Welcome to Kindergarten Garden on Exercism's Python Track.
If you need help running the tests or submitting your code, check out HELP.md
.
Given a diagram, determine which plants each child in the kindergarten class is responsible for.
The kindergarten class is learning about growing plants. The teacher thought it would be a good idea to give them actual seeds, plant them in actual dirt, and grow actual plants.
They've chosen to grow grass, clover, radishes, and violets.
To this end, the children have put little cups along the window sills, and planted one type of plant in each cup, choosing randomly from the available types of seeds.
[window][window][window]
........................ # each dot represents a cup
........................
There are 12 children in the class:
- Alice, Bob, Charlie, David,
- Eve, Fred, Ginny, Harriet,
- Ileana, Joseph, Kincaid, and Larry.
Each child gets 4 cups, two on each row. Their teacher assigns cups to the children alphabetically by their names.

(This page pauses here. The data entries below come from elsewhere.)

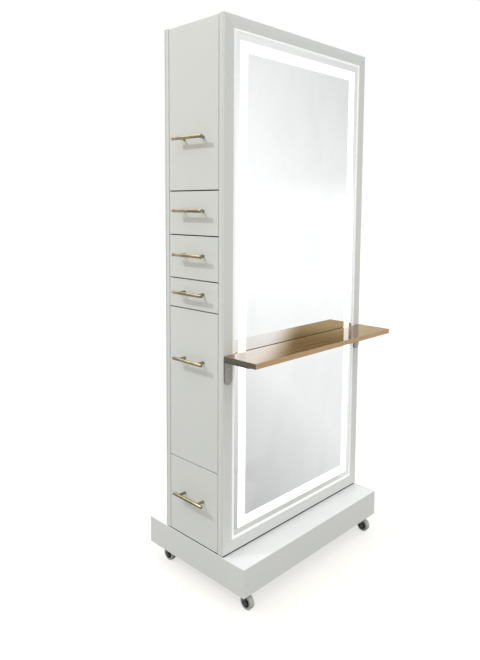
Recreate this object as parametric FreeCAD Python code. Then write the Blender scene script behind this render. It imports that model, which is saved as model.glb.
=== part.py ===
import FreeCAD, Part
import math
import os

# Double-sided salon station: a mirrored cabinet on a castored plinth. Millimetres, +Z up.
# A lit mirror faces -Y (front) and +Y (rear), a wooden shelf crosses the front one, and a column of six
# pull-outs opens at each end, -X (left) and +X (right). The mirror panels are the cabinet's long walls.
# It is modelled about the vertical line through the plinth's middle, so that the rear mirror is the front
# one after half a turn, and the right end is the left end after the same turn. The finished pieces are then
# moved along Y, which puts the origin on the floor under the middle of the whole footprint, shelf included.

Vector = FreeCAD.Vector

# ---- cabinet body ----
body_length = 800.0          # along X
body_height = 1800.0         # from the plinth's top board up
cavity_width = 254.0         # along Y, between the two mirror panels
panel_thickness = 18.0
top_thickness = 18.0
bottom_thickness = 18.0
partition_thickness = 12.0
service_bay = 48.0           # along X, between the two partitions
box_back_gap = 16.0          # from a pull-out's box to the partition behind it
shadow_gap = 4.0             # under the mirror panels and their frames
panel_groove = 2.5           # V-groove where a frame meets its panel's end

# ---- framed mirror with its lit band ----
glass_thickness = 4.0
frame_thickness = 5.0
frame_width = 52.0
bead_width = 9.0             # the frame's inner, rounded lip
bead_rise = 3.0
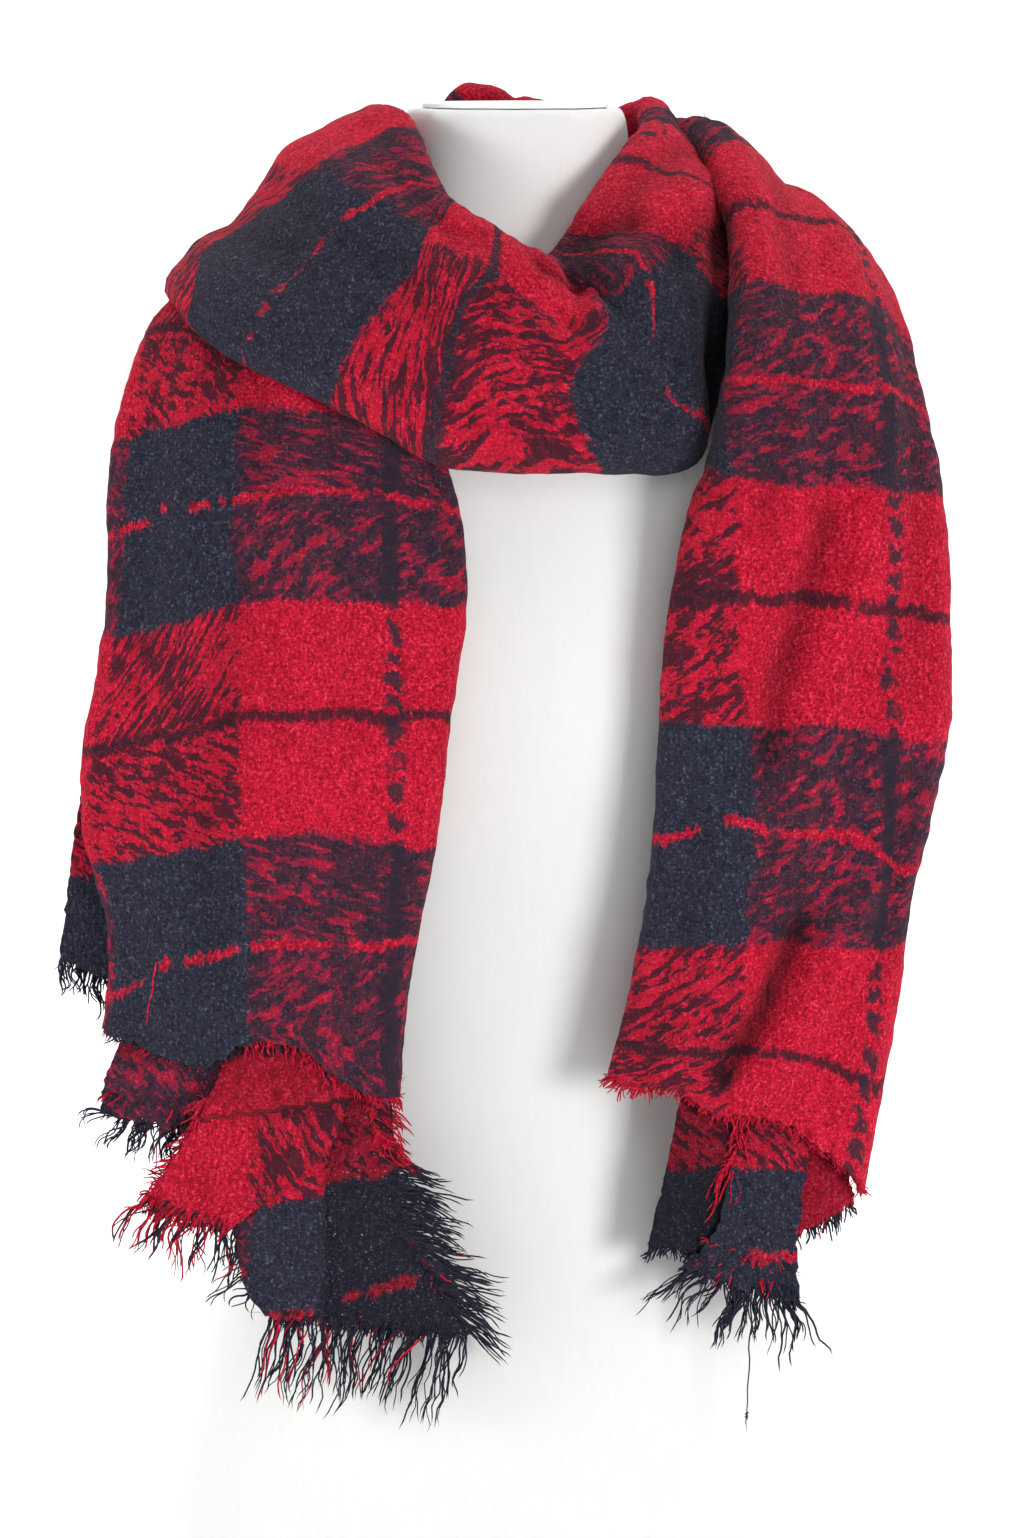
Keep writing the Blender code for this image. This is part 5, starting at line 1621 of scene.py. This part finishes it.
# %% Floor and backdrop
SWEEP_START, SWEEP_RADIUS, SWEEP_STEPS = 3.0, 1.5, 24
HALF_FLOOR, WALL_TOP = 9.0, 8.0
profile = [(-6.0, 0.0), (-3.0, 0.0), (0.0, 0.0), (1.5, 0.0)]
for step in range(SWEEP_STEPS + 1):
    angle = math.pi / 2 * step / SWEEP_STEPS
    profile.append((SWEEP_START + SWEEP_RADIUS * math.sin(angle),
                    SWEEP_RADIUS * (1 - math.cos(angle))))
profile.append((SWEEP_START + SWEEP_RADIUS, WALL_TOP))
sweep = new_piece("white_sweep",
                  [(x, y, z) for y, z in profile for x in (-HALF_FLOOR, HALF_FLOOR)],
                  [(i, i + 1, i + 3, i + 2) for i in range(0, 2 * len(profile) - 2, 2)])
sweep.data.materials.append(Nodes("white_paper").surface(
    Base_Color=(0.90, 0.905, 0.915, 1), Roughness=0.9, Specular_IOR_Level=0.0))
print("sweep faces:", len(sweep.data.polygons))

# %% Lamps
# name, place, target, size, power in watts
LAMPS = (
    ("key", (1.80, -2.40, 0.42), (0.0, 0.0, 0.46), 1.0, 74),
    ("fill", (0.8, -2.6, 1.9), (0.0, 0.0, 0.6), 1.2, 12),
    ("left_rim", (-2.0, -0.6, 0.80), (0.0, 0.0, 0.45), 0.7, 20),
    ("right_rim", (1.5, 0.7, 0.50), (0.0, 0.0, 0.40), 0.6, 6),
    ("low_left", (-1.9, -0.7, 0.25), (0.0, 0.0, 0.12), 1.2, 16),
    ("low_right", (1.4, -1.7, 0.25), (0.0, 0.0, 0.10), 1.4, 3),
    ("back_wash", (0.0, 1.2, 3.4), (0.0, 3.6, 0.6), 3.0, 175),
)
for name, place, target, size, power in LAMPS:
    bpy.ops.object.light_add(type="AREA", location=place)
    lamp = bpy.context.object
    lamp.name = name
    lamp.data.size = size
    lamp.data.energy = power
    lamp.rotation_euler = (Vector(target) - Vector(place)).to_track_quat("-Z", "Y").to_euler()
world = bpy.data.worlds.new("soft_white")
world.use_nodes = True
world.node_tree.nodes["Background"].inputs["Color"].default_value = (0.97, 0.985, 1.0, 1)
world.node_tree.nodes["Background"].inputs["Strength"].default_value = 0.24
bpy.context.scene.world = world
bpy.context.scene.view_settings.view_transform = "Standard"
print(len(LAMPS), "lamps")

# %% [markdown]
# ## Attach the pieces
#
# Every piece rides on the still body of the frame, and the CAD node that it stands for is
# hidden where there is one.

# %% Attach every piece
for name, piece in {**stretches, **layers}.items():
    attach(piece, "root")
    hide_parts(name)
    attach(fuzzes[name], "root")
for name, piece in fringes.items():
    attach(piece, "root")
    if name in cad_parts:
        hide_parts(name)
for piece, slot, node in ((form, "form_linen", "dress_form"), (cap, "cap_plastic", "neck_cap")):
    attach(piece, "root")
    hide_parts(node)
bpy.context.view_layer.update()
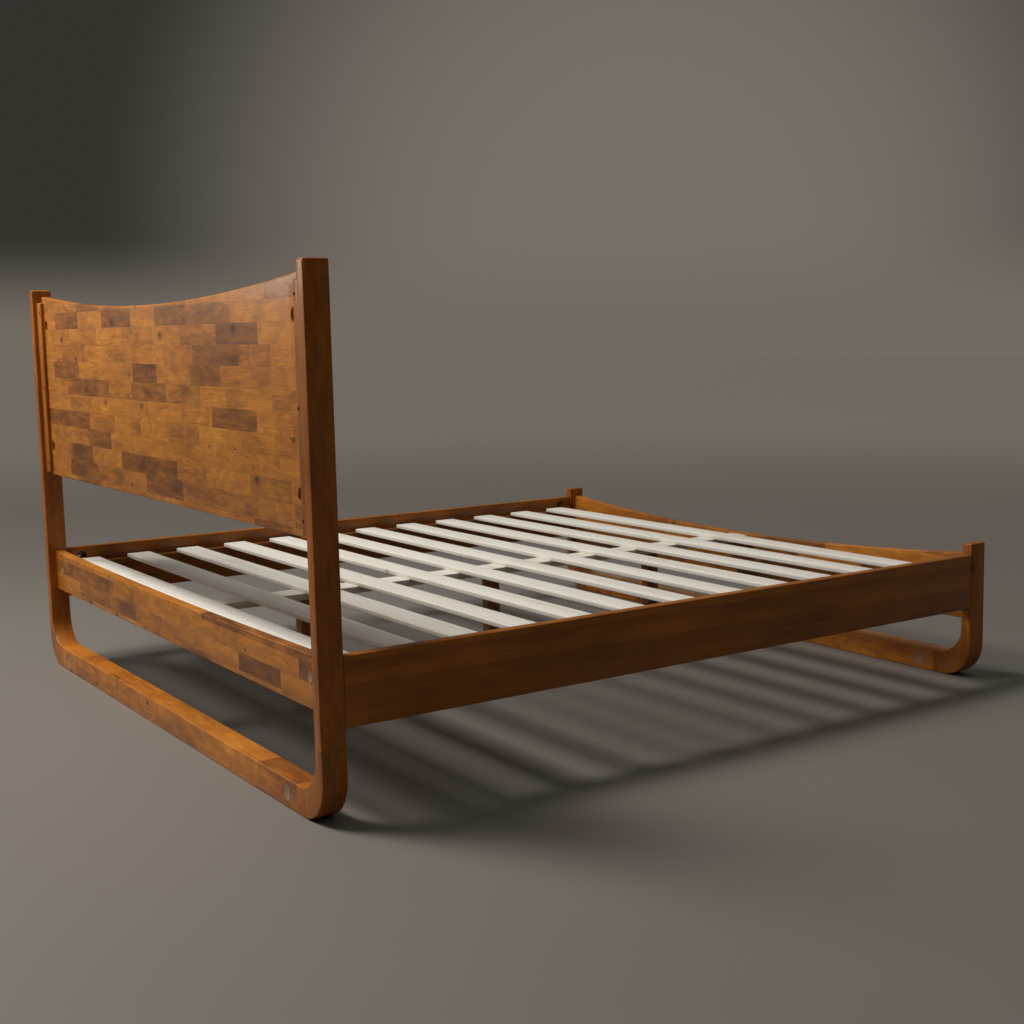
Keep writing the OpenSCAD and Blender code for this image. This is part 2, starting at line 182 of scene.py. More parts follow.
def rod_cutter(start, direction, radius, length, sides=32, flat=None):
    """A drill. With flat=(vector, distance) it stops at a flat wall, as a D-shaped pocket does."""
    w = Vector(direction).normalized()
    u = w.orthogonal().normalized()
    v = w.cross(u)
    ring = []
    for k in range(sides):
        angle = 2 * math.pi * k / sides
        point = u * math.cos(angle) * radius + v * math.sin(angle) * radius
        if flat is not None:
            wall, distance = flat
            over = point.dot(wall) - distance
            if over > 0:
                point = point - Vector(wall) * over
        ring.append(point)
    start = Vector(start)
    return skin("cutter", [[start + p for p in ring], [start + p + w * length for p in ring]])


def cap_and_pin_drills(face_y, cap_x, cap_z, cap_radius, pin_x, pin_z):
    """On both sides of the bed, the recess for a round cap and the bore for its pin."""
    drills = []
    for side in (-1, 1):
        drills.append(rod_cutter((side * cap_x, face_y - CAP_DEEP, cap_z), (0, 1, 0),
                                 cap_radius + CAP_GAP, CAP_DEEP + OVERRUN, 48))
        drills.append(rod_cutter((side * pin_x, face_y - PIN_DEEP, pin_z), (0, 1, 0),
                                 PIN_BORE, PIN_DEEP + OVERRUN, 24))
    return drills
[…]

The following diagram represents Alice's plants:
[window][window][window]
VR......................
RG......................
In the first row, nearest the windows, she has a violet and a radish. In the second row she has a radish and some grass.
Your program will be given the plants from left-to-right starting with the row nearest the windows. From this, it should be able to determine which plants belong to each student.
For example, if it's told that the garden looks like so:
[window][window][window]
VRCGVVRVCGGCCGVRGCVCGCGV
VRCCCGCRRGVCGCRVVCVGCGCV
Then if asked for Alice's plants, it should provide:
- Violets, radishes, violets, radishes
While asking for Bob's plants would yield:
- Clover, grass, clover, clover
The tests for this exercise expect your program to be implemented as a Garden class
in Python.
If you are unfamiliar with classes in Python, classes from the Python docs is a good place to start.
Your class
should implement a method
called plants, which takes a student's name as an argument and returns the list
of plant names belonging to that student.
Creating the example garden
[window][window][window]
VRCGVVRVCGGCCGVRGCVCGCGV
VRCCCGCRRGVCGCRVVCVGCGCV
would, in the tests, be represented as Garden("VRCGVVRVCGGCCGVRGCVCGCGV\nVRCCCGCRRGVCGCRVVCVGCGCV")
.
To make this representation work, your class
will need to implement an __init__()
method.
If you're not familiar with __init__()
or constructors, class and instance objects from the Python docs gives a more detailed explanation.
In some tests, a list
of students is passed as an argument to __init__()
.
This should override the twelve student roster provided in the problem statement.
Both of these statements need to work with your __init__()
method:
# Make a garden based on the default 12-student roster.
Garden("VRCGVVRVCGGCCGVRGCVCGCGV\nVRCCCGCRRGVCGCRVVCVGCGCV")
# Make a garden based on a 2-student roster.
Garden("VRCC\nVCGG", students=["Valorie", "Raven"])
One approach is to make the student list
a default argument; the Python docs describe default parameters
in depth while explaining function definitions.